Same-sex marriage in Alaska, Wyoming can proceed after court orders

Story highlights

  • Federal judge rules same-sex marriage is legal in Wyoming
  • Supreme Court rejects Alaska's request to delay enforcement
  • Alaska, Wyoming would become the 30th and 31st states to allow same-sex marriage
Same-sex marriage in Alaska can move forward after the U.S. Supreme Court on Friday rejected the state's request to delay enforcement. The one-sentence order from the justices denying a stay means gays and lesbians could soon legally wed.
Less than an hour later, a federal judge in Wyoming did the same in that Western state.
Barring any continued legal intervention, that would make Alaska and Wyoming the 30th and 31st states to allow same-sex marriage, up from 19 states at the beginning of the month.

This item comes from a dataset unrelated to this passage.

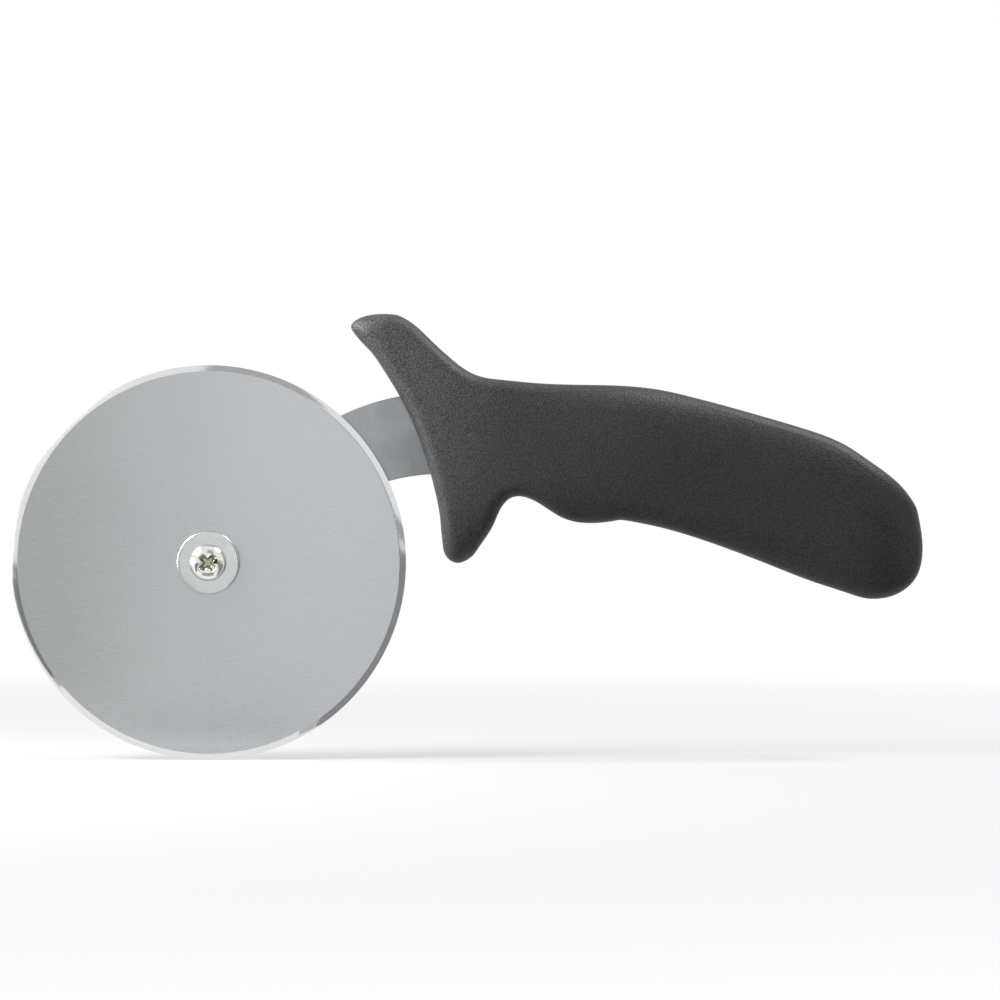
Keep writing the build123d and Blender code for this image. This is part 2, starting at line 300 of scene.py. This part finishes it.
def build_surface(name, rows, ring=False, ends=(None, None), open_round=False, bands=None, field=None):
    """A closed mesh from a grid of points: rows follow a profile and columns go round it.

    A ring joins its last row to its first. Otherwise each end is closed by a fan of triangles to its end point.
    open_round leaves the last column apart from the first, and closes both with flat caps.
    Faces are turned outwards by the sign of the volume, the sum of a . (b x c) / 6 over the triangles.
    The UV map holds the turn about the axle and the length along the profile. bands gives each row's material slot.
    field is a name and a value for each point of the grid, which a material can read."""
    row_count, column_count = rows.shape[:2]
    points = rows.reshape(-1, 3)
    row = np.arange(row_count if ring else row_count - 1)[:, None]
    column = np.arange(column_count - 1 if open_round else column_count)[None, :]
    corners = [(row, column), (row, column + 1), (row + 1, column + 1), (row + 1, column)]
    quads = np.stack([(r % row_count) * column_count + c % column_count + 0 * (row + column) for r, c in corners], -1)
    quads = quads.reshape(-1, 4)
    middle = rows[:, 0] if ring else rows[:, :1].mean(axis=1)
    steps = np.linalg.norm(np.diff(middle, axis=0, append=middle[:1]), axis=1)
    run = np.concatenate([[0], np.cumsum(steps)])
    quad_uv = np.stack([np.stack([c / column_count + 0 * r, run[r] + 0.0 * c], -1) for r, c in corners], -2)
    quad_uv = quad_uv.reshape(-1, 4, 2)
    quad_bands = np.repeat(np.zeros(len(row), int) if bands is None else np.asarray(bands)[: len(row)], column.size)
    fans, fan_uv, fan_bands = [], [], []
    for end, end_row, flip in ((ends[0], 0, True), (ends[1], row_count - 1, False)):
        if end is None:
            continue
        points = np.vstack([points, end])
        first = end_row * column_count + column[0]
        second = end_row * column_count + (column[0] + 1) % column_count
        pole = np.full(column.size, len(points) - 1)
        fans.append(np.stack([second, first, pole] if flip else [first, second, pole], -1))
        sides = [column[0] + 1, column[0]] if flip else [column[0], column[0] + 1]
        turn = np.stack([*sides, column[0] + 0.5], -1)
        past_end = (-1 if flip else 1) * np.linalg.norm(end - rows[end_row, 0])
        along = np.array([run[end_row], run[end_row], run[end_row] + past_end])
        fan_uv.append(np.stack([turn / column_count, np.broadcast_to(along, turn.shape)], -1))
        fan_bands.append(np.full(column.size, quad_bands[0] if flip else quad_bands[-1]))
    triangles = np.vstack([quads[:, [0, 1, 2]], quads[:, [0, 2, 3]], *fans])
    a, b, c = (points[triangles[:, place]] for place in range(3))
    inside_out = np.einsum("ij,ij->i", a, np.cross(b, c)).sum() < 0
    loops = [faces[:, ::-1] if inside_out else faces for faces in (quads, *fans)]
    loop_uv = [uv[:, ::-1] if inside_out else uv for uv in (quad_uv, *fan_uv)]
    polygons = [face for faces in loops for face in faces.tolist()]
    slots = np.concatenate([quad_bands, *fan_bands])
    if open_round:
        caps = [np.arange(row_count) * column_count, (np.arange(row_count) * column_count + column_count - 1)[::-1]]
        caps = [cap if inside_out else cap[::-1] for cap in caps]
        polygons += [cap.tolist() for cap in caps]
        loop_uv += [points[cap][:, [0, 2]][None] for cap in caps]
        slots = np.append(slots, [0, 0])
    mesh = bpy.data.meshes.new(name)
    mesh.from_pydata(points.tolist(), [], polygons)
    mesh.uv_layers.new(name="turned").data.foreach_set("uv", np.concatenate([uv.reshape(-1) for uv in loop_uv]))
    mesh.polygons.foreach_set("use_smooth", np.ones(len(polygons), bool))
    mesh.polygons.foreach_set("material_index", slots.astype(np.int32))
    if field is not None:
        values = np.zeros(len(points), np.float32)
        values[: rows.shape[0] * rows.shape[1]] = field[1].reshape(-1)
        mesh.attributes.new(field[0], "FLOAT", "POINT").data.foreach_set("value", values)
    mesh.validate()
    mesh.set_sharp_from_angle(angle=CRISP_EDGE)
    piece = bpy.data.objects.new(name, mesh)
    bpy.context.collection.objects.link(piece)
    return piece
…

In Alaska, a federal judge in the state in recent days had ordered gays and lesbians be allowed to apply for marriage licenses and to wed after a normal three-day waiting period. But everything was on hold pending emergency action from the justices.
Some couples had begun applying for marriage licenses as early as Monday and in at least some cases, couples were married when they were granted expedited waivers.
Alaska had requested a stay, saying it needed more time to file more detailed appeals to show its sovereign power to define marriage was being usurped by the courts. Officials, including the governor, had said waiting until the broader legal questions are resolved was best for all Alaskans.
But a number of same-sex couples cited a federal appeals court ruling last week that struck down bans in Nevada and Idaho as unconstitutional. That appeals court's legal jurisdiction also includes Alaska and other Western states.
Wyoming officials have not indicated whether they will appeal the ruling from federal Judge Scott Skavdahl.
The judge said it was preferable the voters or the legislature decide such matters as defining marriage, but concluded "that ship has sailed."
"Binding precedent of [higher courts striking down similar bans] mandate this result, and this court will adhere to its constitutional duties and abide by the rule of law."
A federal appeals court in June became the first such judicial body to strike down same-sex marriage, in Utah and Oklahoma. That court also has jurisdiction over appeals in Wyoming, known as the Equality State. The Supreme Court later allowed those federal rulings to stand.
Gay and lesbian couples could begin marrying on October 23, sooner if the state decides to drop any plans to appeal.
The Wyoming case is Guzzo v. Mead (14-cv-200).
The Alaska case is high court case is Parnell v. Hamby (14A413).